The Moral of the Story: Let the Wookiee win.

11. The Muppet Movie - I shudder to think what children's entertainment - and, by extension, my childhood - would have been without Jim Henson. Probably more of the same kind of sanitized, mainstream, heavy-handed, conformist crap that Disney has been pumping out since mid-century. Yikes. Although best-known for Sesame Street, I would argue that the Muppets were Jim Henson's greatest invention; The Muppet Movie is the high point in a Muppet legacy full of high points. Every song is fantastic ("Rainbow Connection" makes my top ten greatest musical moments list; "I Hope That Something Better Comes Along" and "Can You Picture That?" are no slouches either). Every cameo is perfect, although Richard Pryor and Steve Martin kind of steal the show with theirs. This movie - and the show itself, more generally speaking - pioneered and perfected the art of aiming equally at kids and adults without losing the interest of either. The dialogue is a perfect example - one of my favorite movie lines of all time is when Fozzie offers a hitchhiking Big Bird a ride to California and Big Bird responds, "oh, no thanks, I'm on my way to New York to try to break into public television." Ha! I totally just laughed out loud even as I typed it. Brilliant line, and brilliant movie.
The Moral of the Story: Anything is possible if you work hard and believe in yourself.
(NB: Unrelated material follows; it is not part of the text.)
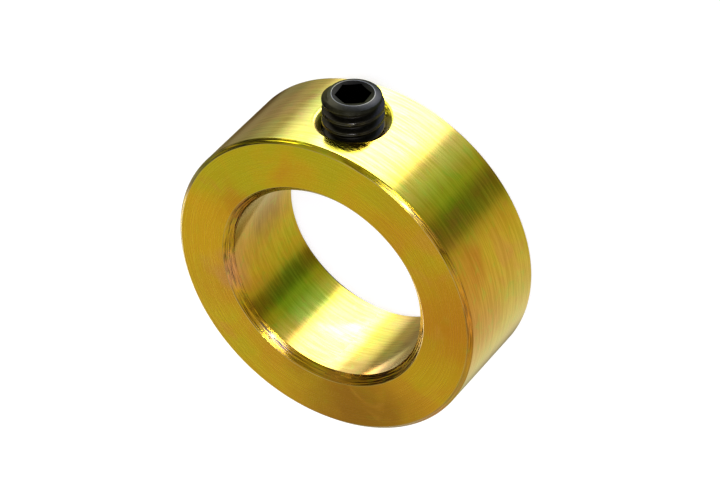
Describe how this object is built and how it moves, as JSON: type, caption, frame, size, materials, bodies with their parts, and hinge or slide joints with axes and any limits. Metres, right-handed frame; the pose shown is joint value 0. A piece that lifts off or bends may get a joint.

The Top Ten starts tomorrow! [[justin]]

1 comment:

  1. Really? Have you seen A Nightmare Before Christmas? Hardly conformist. It embraces individuality and the positiveness of difference. Perhaps you are referring to the Disney of old. Shrek did not conform. Lightning McQueen either. The Incredibles TRIED to comform, but, alas, they too, learned to celebrate who they really are. Same thing with A Bug's Life. When have you last seen a Disney movie? And let us not forget Buzz Lightyear and Woody-no conforming here!!